Today, it’s open season on good guys with guns. Especially if you use a gun to defend yourself from the rampaging mob that constantly gets cover from the media and Democrats in office.

It started with the McCloskeys, of course. They presented firearms in an effort to dissuade a mob they say threatened them. Apparently, actually using those guns wasn’t even an option, but they presented them.

Overnight, they became something of a meme, but then they started to get hounded by the left. People were calling for blood, and the McCloskeys went from being something of jokes to heroes. See, the truth was that while their gun handling left much to be desired, they were being persecuted for daring to stand up to the mob. That’s what it was all about.

In the minds of the mob, it’s better the McCloskeys be sacrificed as an offering to the Gods of Woke than to stand up for themselves.

Yet the McCloskeys have gotten off relatively easy so far. Others haven’t been so lucky.

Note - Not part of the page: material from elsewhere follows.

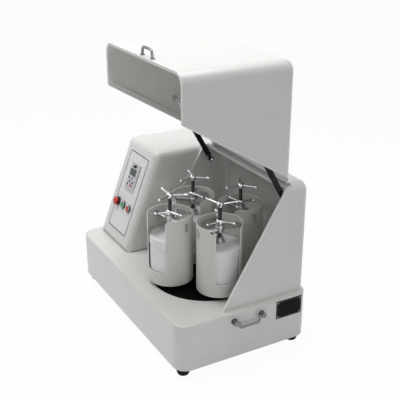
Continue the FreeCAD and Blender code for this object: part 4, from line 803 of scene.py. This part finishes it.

Take young Kyle Rittenhouse, for example. He showed up to Kenosha where there had been riots for several nights prior. He started by helping clean up some of the vandalism, but that night he stood sentry with an AR-15 strapped to him. After he got separated from his group, a group of “mostly peaceful” protestors attacked him. This is on video, after all.

Rittenhouse shot them, killing two and wounding another. All in clear-cut cases of self-defense.

Yet despite that and despite the massive amount of video, Rittenhouse how faces first degree murder charges.

He’s not alone, either.

Jake Gardner was trying to protect his bar when he was attacked viciously. Gardner, a veteran, shot his attacker. The district attorney looked at the case and saw it was self-defense. Then a special prosecutor got involved and managed an indictment. Of course, a prosecutor can indict a ham sandwich if they’re remotely competent, but for Gardner, it appears the indictment was too much.

Gardner took his own life.

These are all cases of good guys using guns to protect themselves, and yet each was vilified by the mob and in two cases, they were prosecuted. We won’t know for some time how Rittenhouse’s case will pan out. Gardner’s won’t, of course, so we’ll never know if he’d have been exonerated, though that seems likely.

Today, being the good guy with a gun, particularly when the rampaging mob comes for you, means you’re going to have to make a choice between whether you want to be tried by twelve or carried by six. It shouldn’t be this way, but it is.

Yet if this continues, a lot of those good guys with guns will decide there’s no more benefit to being good guys, hoist the black flag, and begin cutting throats. I don’t think the mob will enjoy that time in the least. I don’t think any of us would, really, but I fear we’ll find out for sure.